— Start of Data segment —

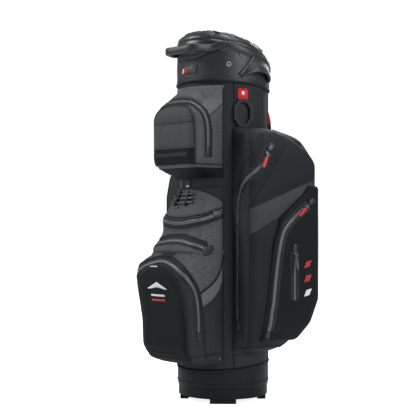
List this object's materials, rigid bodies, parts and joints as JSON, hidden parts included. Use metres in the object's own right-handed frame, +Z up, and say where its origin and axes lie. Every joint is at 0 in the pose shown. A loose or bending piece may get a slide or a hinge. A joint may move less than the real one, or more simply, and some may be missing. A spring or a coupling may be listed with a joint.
{
  "type": "golf bag",
  "caption": "Cart-style golf bag on a moulded base, with a divided top, lift handle, grey and black zip pockets, a towel ring and a shoulder strap",
  "frame": {"origin": "middle of the base at floor level, on its flat centre pad", "axes": "+Z up the bag, -Y towards the front pocket stack, +X towards the large side pocket"},
  "size_m": [0.3844, 0.3748, 0.8834],
  "materials": {
    "moulded": "semi-gloss moulded plastic",
    "rubber": "soft-touch rubber",
    "leather": "satin synthetic leather",
    "black_fabric": "matt ripstop",
    "grey_fabric": "coated ripstop, satin",
    "metal": "polished",
    "red_webbing": "woven",
    "liner": "brushed lining",
    "zip_tape": "coated water-resistant zip",
    "pull_rubber": "moulded cord pull"
  },
  "bodies": {
    "root": {"ball_zip": "zip_tape", "base_cuff": "leather", "base_tray": "moulded", "body_tube": "black_fabric", "collar": "leather", "collar_eyelet": "metal", "divider_centre_back": "liner", "divider_centre_front": "liner", "divider_centre_middle": "liner", "divider_cross_back": "liner", "divider_cross_front": "liner", "divider_left_back": "liner", "divider_left_front": "liner", "divider_left_middle": "liner", "divider_long_left": "liner", "divider_long_right": "liner", "divider_right_back": "liner", "divider_right_front": "liner", "divider_right_middle": "liner", "left_zip": "zip_tape", "lift_handle": "rubber", "lower_pocket": "black_fabric", "middle_pocket": "grey_fabric", "organiser_top": "moulded", "outer_zip": "zip_tape", "rim_band": "rubber", "side_handle": "leather", "side_pocket_left": "black_fabric", "side_pocket_right": "black_fabric", "side_pocket_right_outer": "black_fabric", "side_zip": "zip_tape", "small_zip": "zip_tape", "strap_anchor_bottom": "moulded", "strap_anchor_top": "moulded", "tee_holder": "black_fabric", "tier_zip": "zip_tape", "towel_tab": "red_webbing", "upper_pocket": "grey_fabric", "upper_zip": "zip_tape", "valuables_zip": "zip_tape"},
    "upper_zip_slider_body": {"upper_zip_slider": "metal"},
    "upper_zip_pull_body": {"upper_zip_pull": "pull_rubber"},
    "valuables_zip_slider_body": {"valuables_zip_slider": "metal"},
    "valuables_zip_pull_body": {"valuables_zip_pull": "pull_rubber"},
    "tier_zip_slider_body": {"tier_zip_slider": "metal"},
    "tier_zip_pull_body": {"tier_zip_pull": "pull_rubber"},
    "ball_zip_slider_body": {"ball_zip_slider": "metal"},
    "ball_zip_pull_body": {"ball_zip_pull": "pull_rubber"},
    "side_zip_slider_body": {"side_zip_slider": "metal"},
    "side_zip_pull_body": {"side_zip_pull": "red_webbing"},
    "outer_zip_slider_body": {"outer_zip_slider": "metal"},
    "outer_zip_pull_body": {"outer_zip_pull": "red_webbing"},
    "small_zip_slider_body": {"small_zip_slider": "metal"},
    "small_zip_pull_body": {"small_zip_pull": "pull_rubber"},
    "left_zip_slider_body": {"left_zip_slider": "metal"},
    "left_zip_pull_body": {"left_zip_pull": "pull_rubber"},
    "towel_ring_body": {"towel_ring": "moulded"},
    "strap_body": {"shoulder_strap": "black_fabric", "strap_hook_top": "metal", "strap_hook_bottom": "metal"}
  },
  "joints": [
    {"name": "upper_zip_slide", "type": "slide", "parent": "root", "child": "upper_zip_slider_body", "axis": [0, 0, 1], "range_m": [0, 0.074]},
    {"name": "upper_zip_pull_hinge", "type": "hinge", "parent": "upper_zip_slider_body", "child": "upper_zip_pull_body", "pos_m": [-0.08251, -0.12454, 0.586], "axis": [-0.0472, 0.9989, 0], "range_deg": [0, 150]},
    {"name": "valuables_zip_slide", "type": "slide", "parent": "root", "child": "valuables_zip_slider_body", "axis": [0.1707, -0.9348, -0.3115], "range_m": [0, 0.013]},
    {"name": "valuables_zip_pull_hinge", "type": "hinge", "parent": "valuables_zip_slider_body", "child": "valuables_zip_pull_body", "pos_m": [-0.07984, -0.10118, 0.44448], "axis": [0.2377, -0.2677, 0.9337], "range_deg": [0, 150]},
    {"name": "tier_zip_slide", "type": "slide", "parent": "root", "child": "tier_zip_slider_body", "axis": [-0.03, -0.9995, 0], "range_m": [0, 0.018]},
    {"name": "tier_zip_pull_hinge", "type": "hinge", "parent": "tier_zip_slider_body", "child": "tier_zip_pull_body", "pos_m": [-0.08566, -0.10595, 0.36631], "axis": [0.2051, -0.0062, 0.9787], "range_deg": [0, 150]},
    {"name": "ball_zip_slide", "type": "slide", "parent": "root", "child": "ball_zip_slider_body", "axis": [-0.0452, -0.1085, 0.9931], "range_m": [0, 0.043]},
    {"name": "ball_zip_pull_hinge", "type": "hinge", "parent": "ball_zip_slider_body", "child": "ball_zip_pull_body", "pos_m": [-0.08894, -0.16135, 0.2067], "axis": [0.0489, 0.9926, 0.1107], "range_deg": [0, 150]},
    {"name": "side_zip_slide", "type": "slide", "parent": "root", "child": "side_zip_slider_body", "axis": [-0.1464, -0.4393, -0.8863], "range_m": [0, 0.019]},
    {"name": "side_zip_pull_hinge", "type": "hinge", "parent": "side_zip_slider_body", "child": "side_zip_pull_body", "pos_m": [0.18038, -0.0351, 0.58106], "axis": [-0.2803, -0.8408, 0.4631], "range_deg": [0, 150]},
    {"name": "outer_zip_slide", "type": "slide", "parent": "root", "child": "outer_zip_slider_body", "axis": [-0.2483, -0.7448, -0.6193], "range_m": [0, 0.052]},
    {"name": "outer_zip_pull_hinge", "type": "hinge", "parent": "outer_zip_slider_body", "child": "outer_zip_pull_body", "pos_m": [0.22078, 0.05765, 0.46178], "axis": [-0.1959, -0.5876, 0.7851], "range_deg": [0, 150]},
    {"name": "small_zip_slide", "type": "slide", "parent": "root", "child": "small_zip_slider_body", "axis": [0, 0, -1], "range_m": [0, 0.094]},
    {"name": "small_zip_pull_hinge", "type": "hinge", "parent": "small_zip_slider_body", "child": "small_zip_pull_body", "pos_m": [0.21116, 0.02879, 0.35], "axis": [-0.3162, -0.9487, 0], "range_deg": [0, 150]},
    {"name": "left_zip_slide", "type": "slide", "parent": "root", "child": "left_zip_slider_body", "axis": [0, 0, -1], "range_m": [0, 0.243]},
    {"name": "left_zip_pull_hinge", "type": "hinge", "parent": "left_zip_slider_body", "child": "left_zip_pull_body", "pos_m": [-0.10621, -0.06704, 0.467], "axis": [-0.9964, -0.0846, 0], "range_deg": [0, 150]},
    {"name": "towel_ring_hinge", "type": "hinge", "parent": "root", "child": "towel_ring_body", "pos_m": [0.10562, -0.03844, 0.71488], "axis": [-0.342, -0.9397, 0], "range_deg": [0, 85]},
    {"name": "strap_swing", "type": "hinge", "parent": "root", "child": "strap_body", "pos_m": [0, 0.125, 0.52], "axis": [0, 0, 1], "range_deg": [-30, 30]}
  ]
}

— End of Data segment —

* _Given problem_
Give back the data above exactly as it appears.

* _Output_
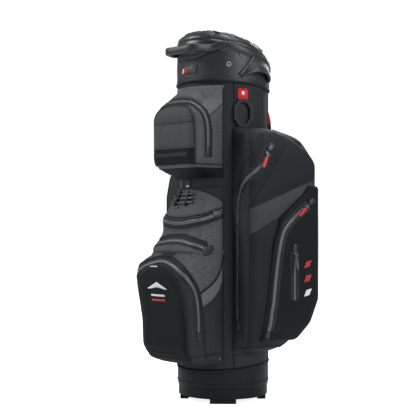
List this object's materials, rigid bodies, parts and joints as JSON, hidden parts included. Use metres in the object's own right-handed frame, +Z up, and say where its origin and axes lie. Every joint is at 0 in the pose shown. A loose or bending piece may get a slide or a hinge. A joint may move less than the real one, or more simply, and some may be missing. A spring or a coupling may be listed with a joint.
{
  "type": "golf bag",
  "caption": "Cart-style golf bag on a moulded base, with a divided top, lift handle, grey and black zip pockets, a towel ring and a shoulder strap",
  "frame": {"origin": "middle of the base at floor level, on its flat centre pad", "axes": "+Z up the bag, -Y towards the front pocket stack, +X towards the large side pocket"},
  "size_m": [0.3844, 0.3748, 0.8834],
  "materials": {
    "moulded": "semi-gloss moulded plastic",
    "rubber": "soft-touch rubber",
    "leather": "satin synthetic leather",
    "black_fabric": "matt ripstop",
    "grey_fabric": "coated ripstop, satin",
    "metal": "polished",
    "red_webbing": "woven",
    "liner": "brushed lining",
    "zip_tape": "coated water-resistant zip",
    "pull_rubber": "moulded cord pull"
  },
  "bodies": {
    "root": {"ball_zip": "zip_tape", "base_cuff": "leather", "base_tray": "moulded", "body_tube": "black_fabric", "collar": "leather", "collar_eyelet": "metal", "divider_centre_back": "liner", "divider_centre_front": "liner", "divider_centre_middle": "liner", "divider_cross_back": "liner", "divider_cross_front": "liner", "divider_left_back": "liner", "divider_left_front": "liner", "divider_left_middle": "liner", "divider_long_left": "liner", "divider_long_right": "liner", "divider_right_back": "liner", "divider_right_front": "liner", "divider_right_middle": "liner", "left_zip": "zip_tape", "lift_handle": "rubber", "lower_pocket": "black_fabric", "middle_pocket": "grey_fabric", "organiser_top": "moulded", "outer_zip": "zip_tape", "rim_band": "rubber", "side_handle": "leather", "side_pocket_left": "black_fabric", "side_pocket_right": "black_fabric", "side_pocket_right_outer": "black_fabric", "side_zip": "zip_tape", "small_zip": "zip_tape", "strap_anchor_bottom": "moulded", "strap_anchor_top": "moulded", "tee_holder": "black_fabric", "tier_zip": "zip_tape", "towel_tab": "red_webbing", "upper_pocket": "grey_fabric", "upper_zip": "zip_tape", "valuables_zip": "zip_tape"},
    "upper_zip_slider_body": {"upper_zip_slider": "metal"},
    "upper_zip_pull_body": {"upper_zip_pull": "pull_rubber"},
    "valuables_zip_slider_body": {"valuables_zip_slider": "metal"},
    "valuables_zip_pull_body": {"valuables_zip_pull": "pull_rubber"},
    "tier_zip_slider_body": {"tier_zip_slider": "metal"},
    "tier_zip_pull_body": {"tier_zip_pull": "pull_rubber"},
    "ball_zip_slider_body": {"ball_zip_slider": "metal"},
    "ball_zip_pull_body": {"ball_zip_pull": "pull_rubber"},
    "side_zip_slider_body": {"side_zip_slider": "metal"},
    "side_zip_pull_body": {"side_zip_pull": "red_webbing"},
    "outer_zip_slider_body": {"outer_zip_slider": "metal"},
    "outer_zip_pull_body": {"outer_zip_pull": "red_webbing"},
    "small_zip_slider_body": {"small_zip_slider": "metal"},
    "small_zip_pull_body": {"small_zip_pull": "pull_rubber"},
    "left_zip_slider_body": {"left_zip_slider": "metal"},
    "left_zip_pull_body": {"left_zip_pull": "pull_rubber"},
    "towel_ring_body": {"towel_ring": "moulded"},
    "strap_body": {"shoulder_strap": "black_fabric", "strap_hook_top": "metal", "strap_hook_bottom": "metal"}
  },
  "joints": [
    {"name": "upper_zip_slide", "type": "slide", "parent": "root", "child": "upper_zip_slider_body", "axis": [0, 0, 1], "range_m": [0, 0.074]},
    {"name": "upper_zip_pull_hinge", "type": "hinge", "parent": "upper_zip_slider_body", "child": "upper_zip_pull_body", "pos_m": [-0.08251, -0.12454, 0.586], "axis": [-0.0472, 0.9989, 0], "range_deg": [0, 150]},
    {"name": "valuables_zip_slide", "type": "slide", "parent": "root", "child": "valuables_zip_slider_body", "axis": [0.1707, -0.9348, -0.3115], "range_m": [0, 0.013]},
    {"name": "valuables_zip_pull_hinge", "type": "hinge", "parent": "valuables_zip_slider_body", "child": "valuables_zip_pull_body", "pos_m": [-0.07984, -0.10118, 0.44448], "axis": [0.2377, -0.2677, 0.9337], "range_deg": [0, 150]},
    {"name": "tier_zip_slide", "type": "slide", "parent": "root", "child": "tier_zip_slider_body", "axis": [-0.03, -0.9995, 0], "range_m": [0, 0.018]},
    {"name": "tier_zip_pull_hinge", "type": "hinge", "parent": "tier_zip_slider_body", "child": "tier_zip_pull_body", "pos_m": [-0.08566, -0.10595, 0.36631], "axis": [0.2051, -0.0062, 0.9787], "range_deg": [0, 150]},
    {"name": "ball_zip_slide", "type": "slide", "parent": "root", "child": "ball_zip_slider_body", "axis": [-0.0452, -0.1085, 0.9931], "range_m": [0, 0.043]},
    {"name": "ball_zip_pull_hinge", "type": "hinge", "parent": "ball_zip_slider_body", "child": "ball_zip_pull_body", "pos_m": [-0.08894, -0.16135, 0.2067], "axis": [0.0489, 0.9926, 0.1107], "range_deg": [0, 150]},
    {"name": "side_zip_slide", "type": "slide", "parent": "root", "child": "side_zip_slider_body", "axis": [-0.1464, -0.4393, -0.8863], "range_m": [0, 0.019]},
    {"name": "side_zip_pull_hinge", "type": "hinge", "parent": "side_zip_slider_body", "child": "side_zip_pull_body", "pos_m": [0.18038, -0.0351, 0.58106], "axis": [-0.2803, -0.8408, 0.4631], "range_deg": [0, 150]},
    {"name": "outer_zip_slide", "type": "slide", "parent": "root", "child": "outer_zip_slider_body", "axis": [-0.2483, -0.7448, -0.6193], "range_m": [0, 0.052]},
    {"name": "outer_zip_pull_hinge", "type": "hinge", "parent": "outer_zip_slider_body", "child": "outer_zip_pull_body", "pos_m": [0.22078, 0.05765, 0.46178], "axis": [-0.1959, -0.5876, 0.7851], "range_deg": [0, 150]},
    {"name": "small_zip_slide", "type": "slide", "parent": "root", "child": "small_zip_slider_body", "axis": [0, 0, -1], "range_m": [0, 0.094]},
    {"name": "small_zip_pull_hinge", "type": "hinge", "parent": "small_zip_slider_body", "child": "small_zip_pull_body", "pos_m": [0.21116, 0.02879, 0.35], "axis": [-0.3162, -0.9487, 0], "range_deg": [0, 150]},
    {"name": "left_zip_slide", "type": "slide", "parent": "root", "child": "left_zip_slider_body", "axis": [0, 0, -1], "range_m": [0, 0.243]},
    {"name": "left_zip_pull_hinge", "type": "hinge", "parent": "left_zip_slider_body", "child": "left_zip_pull_body", "pos_m": [-0.10621, -0.06704, 0.467], "axis": [-0.9964, -0.0846, 0], "range_deg": [0, 150]},
    {"name": "towel_ring_hinge", "type": "hinge", "parent": "root", "child": "towel_ring_body", "pos_m": [0.10562, -0.03844, 0.71488], "axis": [-0.342, -0.9397, 0], "range_deg": [0, 85]},
    {"name": "strap_swing", "type": "hinge", "parent": "root", "child": "strap_body", "pos_m": [0, 0.125, 0.52], "axis": [0, 0, 1], "range_deg": [-30, 30]}
  ]
}